The line of distinction is indicated in North American Mercantile Co. v. United States, 18 C.C.P.A.(Customs) 74, 77 (1930). In disposing of an attack upon a stipulation said to involve a question of law, the court said:

"In what way, we may inquire, does the stipulation in issue attempt to interpret any provision of the tariff act, or settle any question of law in which the public is interested? In what way would giving full effect to this stipulation affect the court in the interpretation of the law in any other case? Obviously, the effect of this stipulation is of no concern to anyone except the parties thereto, and even as to them only in the case in which the stipulation is made."

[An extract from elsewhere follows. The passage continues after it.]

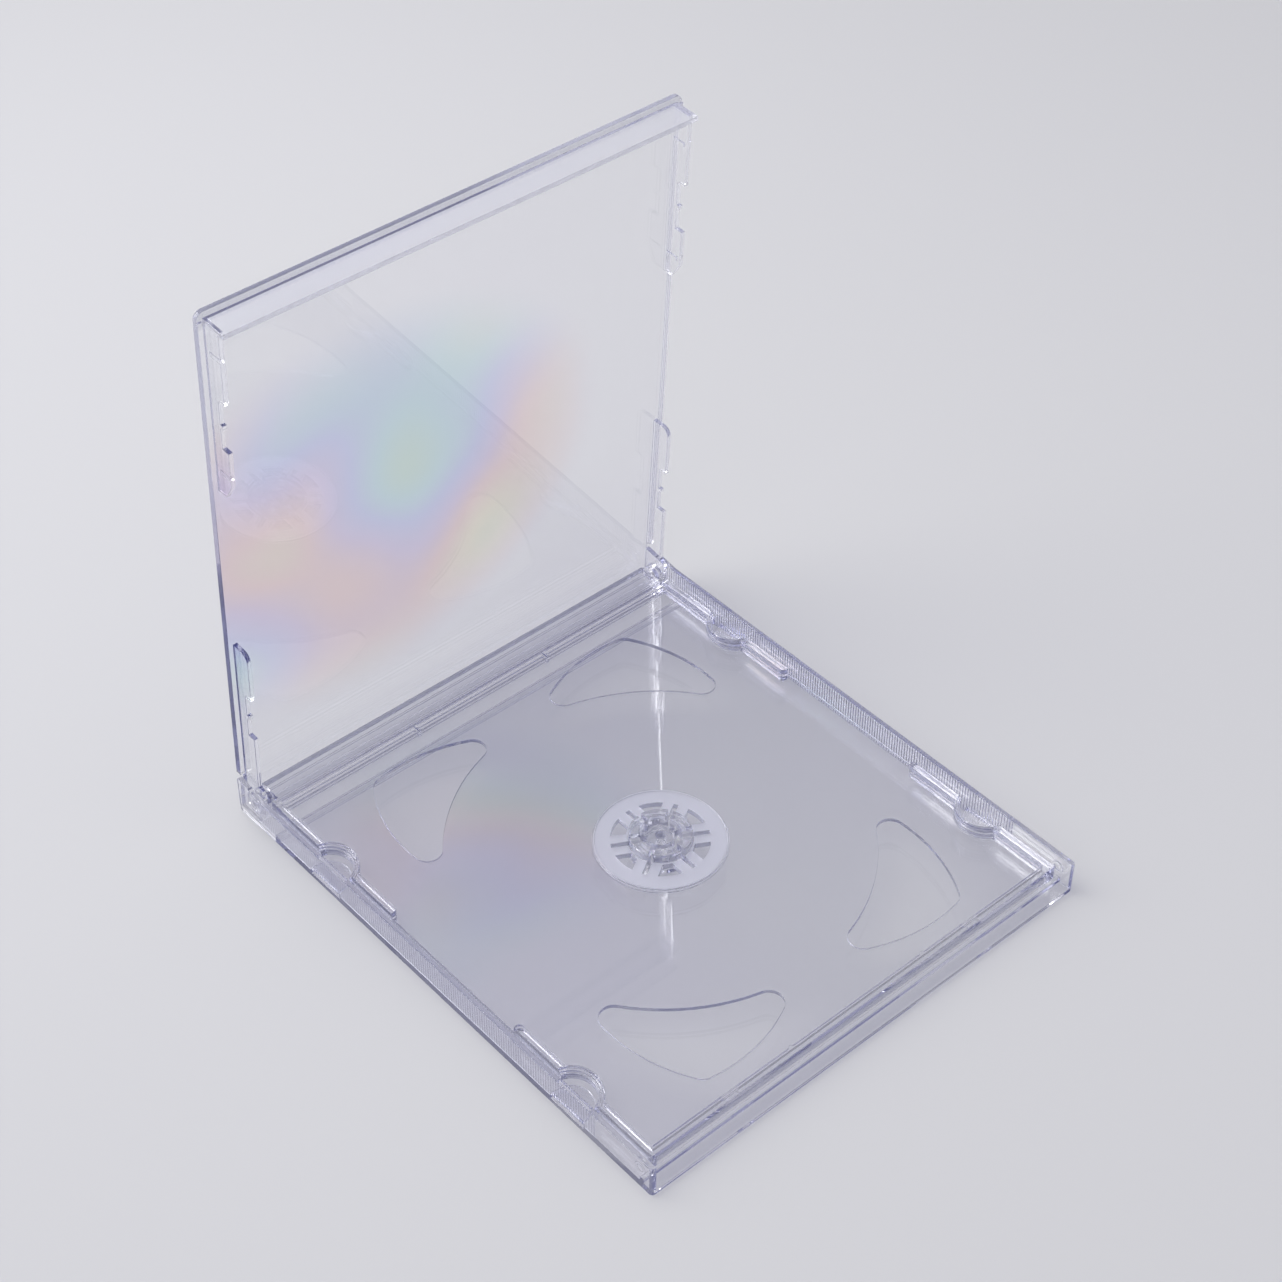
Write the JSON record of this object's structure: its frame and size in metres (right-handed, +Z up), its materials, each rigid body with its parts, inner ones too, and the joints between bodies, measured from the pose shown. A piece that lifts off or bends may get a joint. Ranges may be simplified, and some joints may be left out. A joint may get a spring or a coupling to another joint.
{
  "type": "cd jewel case",
  "caption": "Clear plastic disc jewel case: front cover with side walls lying flat, back cover hinged upright, and a flip tray with toothed hub and finger openings.",
  "frame": {"origin": "middle of the front cover's 142 by 125 mm outline, on the table", "axes": "+X from the hinge end to the opening edge, +Y along the hinge line, +Z up"},
  "size_m": [0.1423, 0.125, 0.1421],
  "materials": {
    "clear_styrene": "clear, glossy, faint violet tint at the edges"
  },
  "bodies": {
    "front_cover": {"front_cover": "clear_styrene"},
    "disc_tray": {"disc_tray": "clear_styrene"},
    "back_cover": {"back_cover": "clear_styrene"}
  },
  "joints": [
    {"name": "tray_flip", "type": "hinge", "parent": "front_cover", "child": "disc_tray", "pos_m": [-0.0658, 0, 0.0052], "axis": [0, -1, 0], "range_deg": [0, 90]},
    {"name": "cover_hinge", "type": "hinge", "parent": "disc_tray", "child": "back_cover", "pos_m": [-0.0658, 0, 0.0052], "axis": [0, -1, 0], "range_deg": [-86.7, 3.3]}
  ]
}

No construction of any particular provision of the statute is contained in the stipulation, except as to the basis for the Commissioner's computation. No such question was raised before the Board. Whoever prepared the government's brief raised no such issue. It was only suggested in oral argument before this court by the government's representative, and, considering the uncertainty as to whether the statute applies at all to the facts in this case, and it is raised in this court for the first time, it has little force. Jones et al. v. United States (C.C.A.) 72 F.(2d) 873, 874; Bradstreet Company of Maine v. Commissioner (C.C.A.) 65 F.(2d) 943, 945.

The decision of the Board of Tax Appeals is reversed, and the case remanded to that Board, with directions to enter judgment for the petitioner, there being no deficiency.